Some readers will remember that last summer (June 2011) Europe performed a stress test on its financial institutions.  Some will even remember that Dexia came rated very high scores (very safe) on certain scales Dexia was Europe's best capitalized bank -- the results so far this week is that the whole mess of a bank is being sold, and taken over by the French and Belgian governments.

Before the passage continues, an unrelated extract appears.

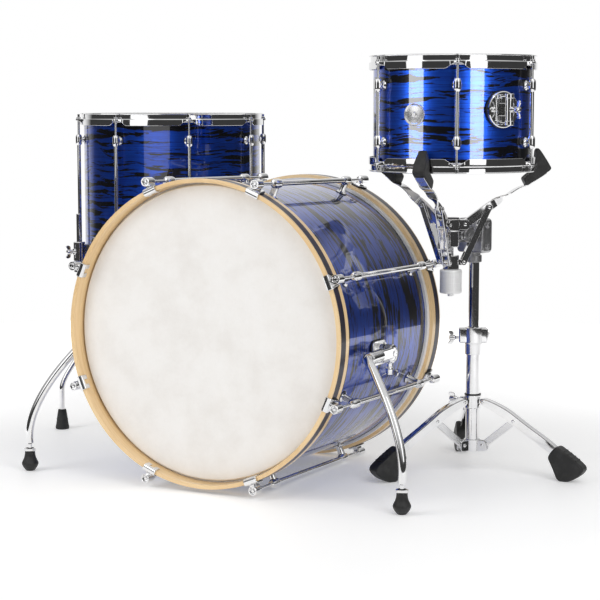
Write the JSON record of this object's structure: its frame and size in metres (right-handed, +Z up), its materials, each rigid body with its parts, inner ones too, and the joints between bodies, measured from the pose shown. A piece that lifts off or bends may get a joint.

Last night Austria's largest bank reported losses of Euro 1.6 billion.  Aside from getting screwed by the Hungarian government -- Erst had been writing Hungarian mortgages in Euro in a Forint denominated country.  The reason was that Euro interest rates were low, while the Forint interest rates were high... of course this could only end well (sarcasm).  When the Forint was devalued against the Euro (because the economy is in trouble) those who had taken a Euro loan were screwed, so the government came to the borrower's rescue, and made the F/X contracts "illegal".  Erst should have known that this was a very stupid trade (Erst was not the only players, but was the largest), entering into sophisticated transactions with unsophisticated counterparts.  So we know that Erst is stupid, but it turns out they are also liars, because in the June stress test Erst audited indicated that it had no CDS exposure -- Ernst was not a "participant in the credit derivative swap market".  Imagine everyone's surprise when yesterday Erst revealed a loss of Euro 460 million on its Euro 2.8 billion CDS portfolio -- that didn't exist!

Some will ask how was this done?  Simple, Ernst "hide" the CDS business in its "assets held to maturity" which are marked to model (or to whatever you want) -- moreover the regulators never saw these books (or didn't look).  Further proof (if any where needed) that the European stress test of last summer (again June 2011 -- 4 months ago) was only a exercise in public relations.